Last updated Source: Gera Tools

Is this policy legally compliant out of the box?

It produces a solid, transparency-focused draft aligned with common GDPR, CCPA, and EU AI Act expectations, but it is a template, not legal advice. Have counsel review it against your actual processing, jurisdictions, and contracts before publishing.

Tell customers how you use AI with their data

Customers increasingly expect a clear answer to “what does your AI do with my data?” — and regulators increasingly require one. This generator turns a short description of your product and its AI uses into a customer-facing policy covering what data is processed, why, which providers are involved, whether decisions are automated, and how to opt out. It builds the document in your browser; nothing you enter leaves the page.

How it works

You describe your product, the customer data involved, and each way you use AI (support, recommendations, content generation, fraud scoring, and so on). You indicate whether an opt-out exists, whether any AI-driven decisions are fully automated, and which model providers you want to disclose. The tool assembles these into a structured policy with sections for data used, purposes, provider disclosure, automated decision-making and human review rights, opt-out mechanics, retention, and contact. A copy button drops the formatted text straight into your privacy center.

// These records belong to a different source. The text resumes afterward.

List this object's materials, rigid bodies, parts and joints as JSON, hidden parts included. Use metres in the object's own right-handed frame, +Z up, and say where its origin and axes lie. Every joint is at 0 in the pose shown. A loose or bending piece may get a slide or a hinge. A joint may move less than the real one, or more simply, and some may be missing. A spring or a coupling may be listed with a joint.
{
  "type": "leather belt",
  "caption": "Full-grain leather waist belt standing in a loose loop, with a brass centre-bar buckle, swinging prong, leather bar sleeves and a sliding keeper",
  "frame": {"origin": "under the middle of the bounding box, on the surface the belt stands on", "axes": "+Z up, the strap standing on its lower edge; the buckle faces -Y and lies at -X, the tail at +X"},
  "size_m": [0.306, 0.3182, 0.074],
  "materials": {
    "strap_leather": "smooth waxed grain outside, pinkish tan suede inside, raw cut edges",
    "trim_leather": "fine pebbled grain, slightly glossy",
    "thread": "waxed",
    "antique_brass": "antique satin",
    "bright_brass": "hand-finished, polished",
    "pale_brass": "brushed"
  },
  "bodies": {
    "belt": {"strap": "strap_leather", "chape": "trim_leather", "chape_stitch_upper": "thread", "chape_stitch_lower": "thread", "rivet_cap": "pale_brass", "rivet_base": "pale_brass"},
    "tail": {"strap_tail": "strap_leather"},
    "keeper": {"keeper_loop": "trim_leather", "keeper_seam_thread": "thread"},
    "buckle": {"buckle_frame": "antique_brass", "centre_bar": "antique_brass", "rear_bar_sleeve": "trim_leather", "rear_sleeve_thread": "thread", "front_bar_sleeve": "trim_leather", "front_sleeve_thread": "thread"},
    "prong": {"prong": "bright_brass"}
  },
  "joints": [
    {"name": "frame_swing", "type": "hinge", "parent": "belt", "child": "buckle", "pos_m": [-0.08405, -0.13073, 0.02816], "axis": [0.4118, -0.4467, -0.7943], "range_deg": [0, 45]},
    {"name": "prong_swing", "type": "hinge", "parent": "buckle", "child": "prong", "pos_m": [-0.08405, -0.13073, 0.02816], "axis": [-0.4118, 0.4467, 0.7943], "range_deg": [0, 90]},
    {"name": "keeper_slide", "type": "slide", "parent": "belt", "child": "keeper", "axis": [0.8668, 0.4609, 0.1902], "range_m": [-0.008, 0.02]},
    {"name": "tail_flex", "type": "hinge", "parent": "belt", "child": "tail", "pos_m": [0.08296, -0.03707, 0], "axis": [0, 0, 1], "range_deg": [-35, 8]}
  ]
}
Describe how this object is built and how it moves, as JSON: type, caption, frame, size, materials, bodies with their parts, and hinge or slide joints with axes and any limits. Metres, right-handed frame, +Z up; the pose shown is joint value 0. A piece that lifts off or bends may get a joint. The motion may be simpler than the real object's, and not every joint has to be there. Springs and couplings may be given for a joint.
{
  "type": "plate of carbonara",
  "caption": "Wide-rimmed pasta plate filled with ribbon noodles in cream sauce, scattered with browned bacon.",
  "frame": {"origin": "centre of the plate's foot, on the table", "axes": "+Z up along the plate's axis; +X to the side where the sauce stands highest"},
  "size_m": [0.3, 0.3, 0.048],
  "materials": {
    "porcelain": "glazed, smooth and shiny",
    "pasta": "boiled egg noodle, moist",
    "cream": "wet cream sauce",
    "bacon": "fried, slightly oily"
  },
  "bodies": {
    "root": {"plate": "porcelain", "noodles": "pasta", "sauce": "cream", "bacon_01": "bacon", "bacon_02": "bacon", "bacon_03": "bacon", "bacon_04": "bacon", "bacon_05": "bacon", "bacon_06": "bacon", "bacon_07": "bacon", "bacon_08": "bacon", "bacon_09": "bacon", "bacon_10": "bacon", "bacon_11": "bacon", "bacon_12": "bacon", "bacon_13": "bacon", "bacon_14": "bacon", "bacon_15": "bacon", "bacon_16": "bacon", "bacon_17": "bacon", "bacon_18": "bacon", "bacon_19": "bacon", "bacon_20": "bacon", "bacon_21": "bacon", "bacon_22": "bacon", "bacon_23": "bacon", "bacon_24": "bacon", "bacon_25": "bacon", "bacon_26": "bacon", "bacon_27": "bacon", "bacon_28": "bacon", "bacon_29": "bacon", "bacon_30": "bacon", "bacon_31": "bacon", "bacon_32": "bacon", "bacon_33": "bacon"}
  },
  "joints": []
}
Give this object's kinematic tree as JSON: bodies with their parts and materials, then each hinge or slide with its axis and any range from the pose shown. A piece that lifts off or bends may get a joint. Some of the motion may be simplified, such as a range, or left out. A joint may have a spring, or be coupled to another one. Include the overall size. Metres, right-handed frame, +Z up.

What the policy covers and why each section matters

Data used — customers want to know which data the AI actually processes. “Your account data” is too vague; “your past support conversations and usage history” is honest and specific. Vague data descriptions are increasingly flagged by data protection authorities as failing the transparency standard.

Purposes — stating why you use AI (to personalise recommendations, to speed up support responses, to detect fraud) is different from just describing the feature. The purpose is what justifies the processing under most privacy regimes, and customers find it easier to consent to a stated purpose than to a black-box system.

Provider disclosure — when you send customer data to an AI model provider to run inference, that provider is typically a data processor or sub-processor, and privacy law generally expects you to name the category of recipients or the specific companies. Disclosing OpenAI, Anthropic, or Google Gemini by name is increasingly expected rather than exceptional, and it builds trust.

Automated decisions and human review — this is the section most likely to be legally required. If AI output drives a decision that affects a customer — a support case routed to a bot rather than a human, a fraud flag that restricts an account, a pricing adjustment — those affected users have rights in many jurisdictions, including the right to request a human review. The generated policy flags when AI materially informs decisions and includes the mechanism for requesting human review.

Opt-out — not every AI use allows an opt-out (if AI is core to the service, opting out may mean not using the service), but non-essential AI uses — training, personalisation, enhancement — should offer one. The policy distinguishes these and gives the customer a realistic picture of what opting out actually changes.

Training on customer data — this is the question customers ask most and trust hinges on. If you do not train on customer content, say so explicitly; it is one of the most trust-building lines in any AI transparency document. If you do train, explain the basis and how to object.

Tips and notes

  • Name your providers. Listing the model vendors you rely on is a transparency expectation and a trust signal.
  • Be honest about training. If you do not train on customer content, say so — it is one of the most reassuring lines you can include.
  • Flag automated decisions. If AI materially affects a person, disclose it and offer human review.
  • Publish it prominently. A disclosure buried in the footer of the privacy policy is weaker than a dedicated “How we use AI” page linked from your product.
  • Have counsel review. This is a strong template, not a legal opinion for your specific processing and jurisdictions.